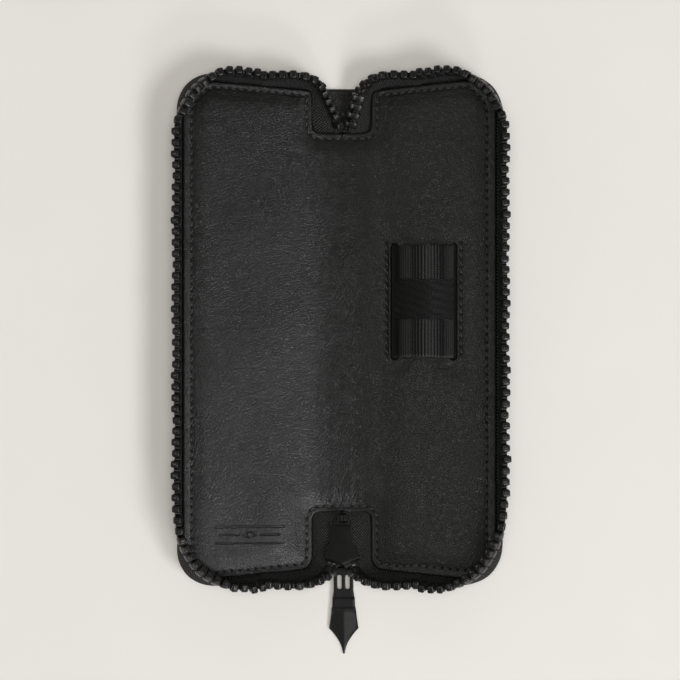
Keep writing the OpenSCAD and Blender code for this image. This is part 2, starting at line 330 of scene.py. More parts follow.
class Nodes:
    """Short calls for building a material's node tree."""

    def __init__(self, name):
        self.material = bpy.data.materials.new(name)
        self.material.use_nodes = True
        self.tree = self.material.node_tree
        self.shader = self.tree.nodes["Principled BSDF"]

    def fill(self, socket, value):
        if isinstance(value, bpy.types.NodeSocket):
            self.tree.links.new(value, socket)
        else:
            socket.default_value = value

    def add(self, kind, inputs, **settings):
        node = self.tree.nodes.new("ShaderNode" + kind)
        for key, value in settings.items():
            setattr(node, key, value)
        for key, value in inputs.items():
            self.fill(node.inputs[key], value)
        return node.outputs

    def place(self, uv=False, scale=(1, 1, 1)):
        """Coordinates in millimetres, times scale: from the sheet's own layout, or from the object."""
        if uv:
            source = self.add("UVMap", {}, uv_map="mm")["UV"]
        else:
            source = self.add("TexCoord", {})["Object"]
            scale = tuple(s / MM for s in scale)
        return self.add("Mapping", {"Vector": source, "Scale": scale})["Vector"]

    def noise(self, at, scale, detail=3.0, rough=0.5):
        inputs = {"Vector": at, "Scale": scale, "Detail": detail, "Roughness": rough}
        return self.add("TexNoise", inputs)["Fac"]

    def math(self, kind, a, b=0.0):
        return self.add("Math", {0: a, 1: b}, operation=kind)[0]

    def weighted(self, *pairs):
        """The sum of values, each times its weight."""
        total, *parts = [self.math("MULTIPLY", value, weight) for value, weight in pairs]
        for part in parts:
            total = self.math("ADD", total, part)
        return total

    def sine(self, *pairs):
        return self.math("SINE", self.weighted(*pairs))

    def range(self, value, low=0.0, high=1.0, start=0.0, stop=1.0):
        """A value that goes from start to stop, as a number from low to high."""
        return self.add("MapRange", {"Value": value, "From Min": start, "From Max": stop,
                                     "To Min": low, "To Max": high})["Result"]

    def mix(self, kind, share, under, over):
        return self.add("MixRGB", {"Fac": share, "Color1": under, "Color2": over}, blend_type=kind)["Color"]

    def ramp(self, value, tone, *stops):
        """A tone that is made darker or lighter along a value; each stop is the value and a factor."""
        node = self.tree.nodes.new("ShaderNodeValToRGB")
        self.fill(node.inputs["Fac"], value)
        marks = node.color_ramp.elements
        while len(marks) < len(stops):
            marks.new(0.5)
        for mark, (at, factor) in zip(marks, stops):
            mark.position = at
            mark.color = (*(factor * c for c in tone), 1)
        return node.outputs["Color"]

    def bump(self, height, depth, over=None):
        inputs = {"Height": height, "Distance": depth * MM}
        if over is not None:
            inputs["Normal"] = over
        return self.add("Bump", inputs)["Normal"]

    def finish(self, colour, roughness, normal=None, **values):
        values.update(Base_Color=colour, Roughness=roughness)
        if normal is not None:
            values["Normal"] = normal
        for key, value in values.items():
            self.fill(self.shader.inputs[key.replace("_", " ")], value)
        return self.material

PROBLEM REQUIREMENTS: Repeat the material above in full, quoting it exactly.

REPLY TO THE TASK:
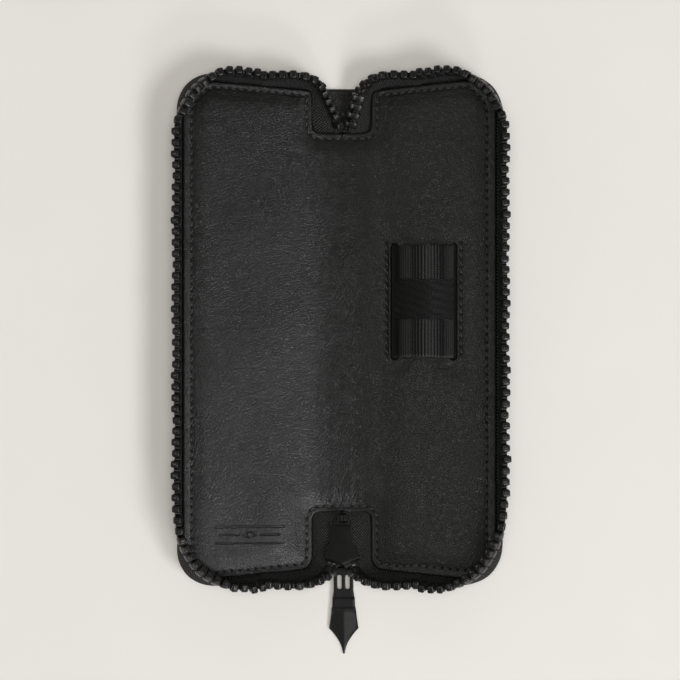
Keep writing the OpenSCAD and Blender code for this image. This is part 2, starting at line 330 of scene.py. More parts follow.
class Nodes:
    """Short calls for building a material's node tree."""

    def __init__(self, name):
        self.material = bpy.data.materials.new(name)
        self.material.use_nodes = True
        self.tree = self.material.node_tree
        self.shader = self.tree.nodes["Principled BSDF"]

    def fill(self, socket, value):
        if isinstance(value, bpy.types.NodeSocket):
            self.tree.links.new(value, socket)
        else:
            socket.default_value = value

    def add(self, kind, inputs, **settings):
        node = self.tree.nodes.new("ShaderNode" + kind)
        for key, value in settings.items():
            setattr(node, key, value)
        for key, value in inputs.items():
            self.fill(node.inputs[key], value)
        return node.outputs

    def place(self, uv=False, scale=(1, 1, 1)):
        """Coordinates in millimetres, times scale: from the sheet's own layout, or from the object."""
        if uv:
            source = self.add("UVMap", {}, uv_map="mm")["UV"]
        else:
            source = self.add("TexCoord", {})["Object"]
            scale = tuple(s / MM for s in scale)
        return self.add("Mapping", {"Vector": source, "Scale": scale})["Vector"]

    def noise(self, at, scale, detail=3.0, rough=0.5):
        inputs = {"Vector": at, "Scale": scale, "Detail": detail, "Roughness": rough}
        return self.add("TexNoise", inputs)["Fac"]

    def math(self, kind, a, b=0.0):
        return self.add("Math", {0: a, 1: b}, operation=kind)[0]

    def weighted(self, *pairs):
        """The sum of values, each times its weight."""
        total, *parts = [self.math("MULTIPLY", value, weight) for value, weight in pairs]
        for part in parts:
            total = self.math("ADD", total, part)
        return total

    def sine(self, *pairs):
        return self.math("SINE", self.weighted(*pairs))

    def range(self, value, low=0.0, high=1.0, start=0.0, stop=1.0):
        """A value that goes from start to stop, as a number from low to high."""
        return self.add("MapRange", {"Value": value, "From Min": start, "From Max": stop,
                                     "To Min": low, "To Max": high})["Result"]

    def mix(self, kind, share, under, over):
        return self.add("MixRGB", {"Fac": share, "Color1": under, "Color2": over}, blend_type=kind)["Color"]

    def ramp(self, value, tone, *stops):
        """A tone that is made darker or lighter along a value; each stop is the value and a factor."""
        node = self.tree.nodes.new("ShaderNodeValToRGB")
        self.fill(node.inputs["Fac"], value)
        marks = node.color_ramp.elements
        while len(marks) < len(stops):
            marks.new(0.5)
        for mark, (at, factor) in zip(marks, stops):
            mark.position = at
            mark.color = (*(factor * c for c in tone), 1)
        return node.outputs["Color"]

    def bump(self, height, depth, over=None):
        inputs = {"Height": height, "Distance": depth * MM}
        if over is not None:
            inputs["Normal"] = over
        return self.add("Bump", inputs)["Normal"]

    def finish(self, colour, roughness, normal=None, **values):
        values.update(Base_Color=colour, Roughness=roughness)
        if normal is not None:
            values["Normal"] = normal
        for key, value in values.items():
            self.fill(self.shader.inputs[key.replace("_", " ")], value)
        return self.material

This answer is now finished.